Well, this is peanuts! Kofi Annan agrees with Ms Brundtland, the World Health Organisation (WHO) Director General, when she says for a serious fight against AIDS alone, at least 10 billion dollars must be raised.

Another piece of news that is worth knowing, is that the 22 poorest countries in the world (where the above-mentioned diseases are daily business) pay 1 billion dollars per month in debt service. The money goes to the rich countries and comes into their (our) banks. Dear G8 people, don’t pull our legs!

Because of the stupid and useless violence (wherever it was coming from), the mass media highlighted nothing of all this.

The African proverb is right: the falling tree makes more noise than the growing forest!

Us from VIS were seriously worried before the beginning of the Summit. This is why we proposed an alternative and peaceful civil society counter-Summit, to be held in some other Italian town, as it has been reported by Press Agencies and newspapers. The reason was not to fall into the "mortal" trap of violent groups.

An organisation like ours, with a clear Christian character, cannot refrain from reflecting on the deepest causes of injustice, as on the absolute uselessness of violence: "You have heard it was said,’ Eye for Eye, and tooth for tooth’. But I tell you, Do not resist an evil person. If someone strikes you on the right cheek, turn to him the other also". Jesus, in this passage of the Gospel, is so revolutionary to question the system of the "just revenge", in use for thousand years.

What is happening there where "eye for an eye and tooth for a tooth" is still practised in a literary way (with the religious pretext)? I refer to that strip of land called Israel/Palestine: deaths, wounded, bombs, violence from both sides and no hope for a light at the end of the tunnel.

Violence only generates violence. Little or nothing at all can be built upon the physical and spiritual ruins left over by violence, often because hate is handed down from a generation to the other.

All this must be seen against the extraordinary results achieved, instead, by the major pacifists in History, those who managed to break the chains of injustice: Jesus of Nazareth, Gandhi, Martin Luther King and many others. Of course, these people (all linked to transcendence) paid with their own lives the price of tolerance, mutual respect, humility, the gift of peace they hold in their hearts.
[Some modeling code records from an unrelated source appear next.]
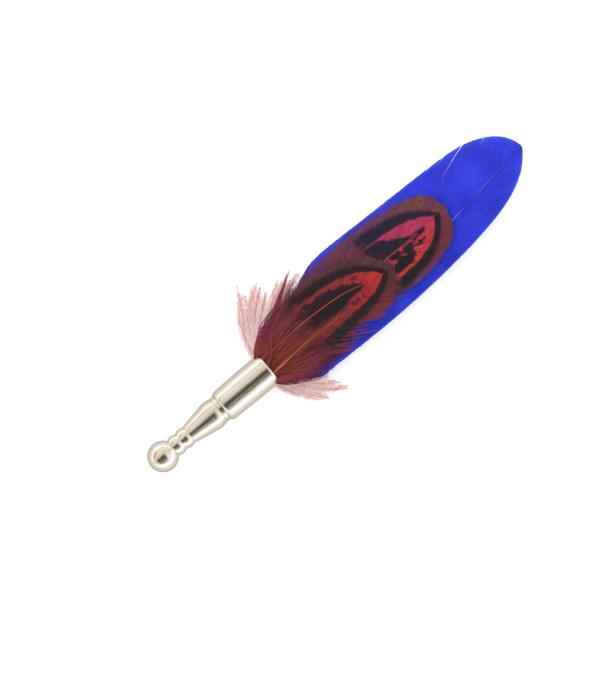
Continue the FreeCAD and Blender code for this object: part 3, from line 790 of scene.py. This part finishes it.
class Nodes(Tree):
    """The node tree of a new material."""

    def __init__(self, name):
        self.material = bpy.data.materials.new(name)
        self.material.use_nodes = True
        super().__init__(self.material.node_tree)
        self.shader = self.tree.nodes["Principled BSDF"]

    def noise(self, scale, detail=3.0, stretch=(1, 1, 1)):
        """Noise over the object's own coordinates, stretched along an axis by a small factor."""
        mapping = self.add("Mapping", Scale=stretch)
        texture = self.add("TexNoise", Scale=scale, Detail=detail)
        self.link(self.add("TexCoord").outputs["Object"], mapping.inputs["Vector"])
        self.link(mapping.outputs["Vector"], texture.inputs["Vector"])
        return texture.outputs["Fac"]

    def ramp(self, value, low, high, span=(0.3, 0.7)):
        """A value turned into a number between low and high."""
        spread = self.add("MapRange", From_Min=span[0], From_Max=span[1], To_Min=low, To_Max=high)
        self.link(value, spread.inputs["Value"])
        return spread.outputs["Result"]

    def bump(self, height, strength, distance):
        node = self.add("Bump", Strength=strength, Distance=distance)
        self.link(height, node.inputs["Height"])
        self.link(node.outputs["Normal"], self.shader.inputs["Normal"])

    def set(self, **values):
        """Shader inputs by name: a socket is linked, anything else is its value."""
        self.feed(values.values(), [self.shader.inputs[key.replace("_", " ")] for key in values])

    def show(self, shader):
        """Make this shader node the surface."""
        self.link(shader.outputs[0], self.tree.nodes["Material Output"].inputs["Surface"])


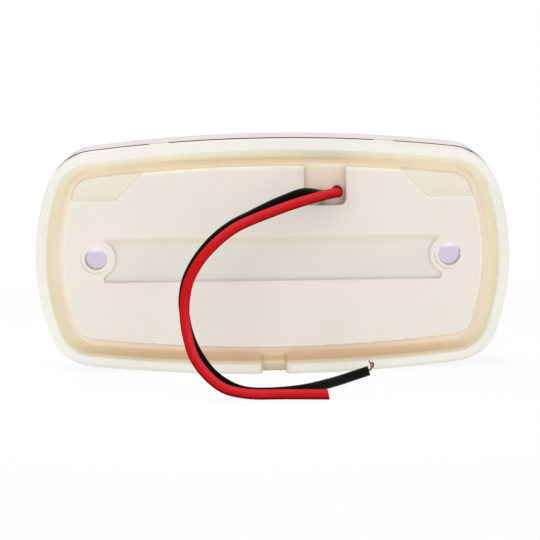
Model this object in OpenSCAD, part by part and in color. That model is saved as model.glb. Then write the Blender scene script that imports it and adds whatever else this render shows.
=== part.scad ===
// Surface-mount trailer marker and tail lamp: cream base, red clip-on lens, two bare leads.
// The lamp hangs upright: +Z up, lens towards -Y, and the plane of the rear rim at y = 0.
// Shapes are drawn lying on their back, with depth along local z, and upright() turns them.

/* [Outline] */
// Width across the side bows
body_w = 101.6; // [99:0.2:108]
// Height across the top and bottom bows
body_h = 50.6; // [49.6:0.2:55.6]
// Radius of the top and bottom bows
bow_r = 340; // [300:5:400]
// Radius of the side bows
side_r = 49; // [46:1:56]
// Radius of the corners
corner_r = 10; // [9.5:0.5:13]

/* [Base housing] */
// Depth of the base from its rear rim to the shelf under the lens
base_depth = 8; // [7.4:0.2:10]
// Width of the flat rear rim
rim_w = 2.2; // [1.8:0.1:2.6]
// Width of the groove inside the rim
moat_w = 3.4; // [3:0.1:3.8]
// Depth of the groove below the rim
moat_depth = 5.2; // [4.6:0.1:5.6]
// Width of the slope on the groove's outer side
moat_slope = 1.3; // [0.8:0.1:1.6]
// Depth of the central panel below the rim
panel_recess = 2.5; // [1.8:0.1:2.8]
// Thickness of the moulded walls
wall_t = 1.6; // [1.4:0.1:1.8]
// Depth of the shallow recesses moulded into the panel
relief_depth = 1.2; // [0.8:0.1:1.3]
// Height of the long central channel
channel_h = 10; // [9:0.2:11]
// Width of the channel's sloped upper side
channel_slope = 1.9; // [1.4:0.1:2.4]
// Distance of the channel's middle below the holes
channel_drop = 0.2; // [0:0.1:0.6]
// Distance from a mounting hole to the channel's end
channel_end = 1.7; // [1.2:0.1:2.2]
// Height of the recessed corners' lower edge above the holes
facet_z = 12.5; // [11:0.1:13]
// Distance of the recessed corners' inner ends from the lamp's middle
facet_x = 33.5; // [32:0.5:35]
// Width of the weep notch in the lower rim
notch_w = 5.1; // [4:0.1:6]
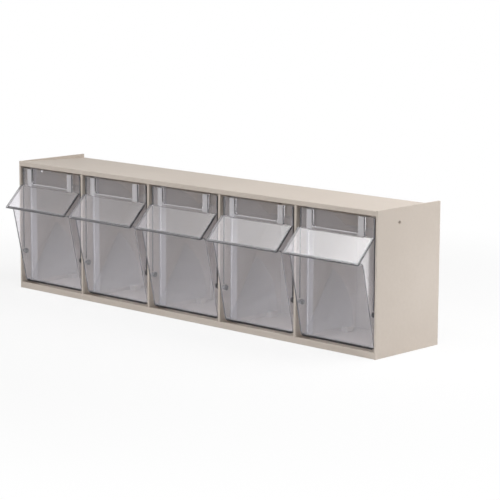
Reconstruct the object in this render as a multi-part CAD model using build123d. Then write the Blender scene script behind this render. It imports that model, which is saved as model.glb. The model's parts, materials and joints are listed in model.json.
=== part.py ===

In one of the most beautiful passages of the Gospel, the speech on the Mountain or "the Beatitudes" as it is known, Jesus says: "Blessed are the meek, for they will inherit the earth". The earth, the promised land, is the elementary subsistence means for oneself, ones’ family and one’s own people. Still today, how many millions human beings lack the right to the "land", to the basic opportunities for a decent living? An easy way out seems to be the "grabbing of the land", but careful, in this way God will not grant it to us.

Jesus carries on this famous speech by saying: "Blessed are those who hunger and thirst for righteousness, for they will be filled". And again: "Blessed are the peacemakers, for they will be called sons of God"

We are hungry and thirsty for justice, we trust God (who warns us, however, to properly use our Talents for the making of his Kingdom) and we want to be his sons and daughters. With this strong hope in our hearts we will eventually be able to see the words of the Magnificat come true: "He has brought down rulers from their thrones but has lifted up the humble. He has filled the hungry with good things but has sent the rich away empty".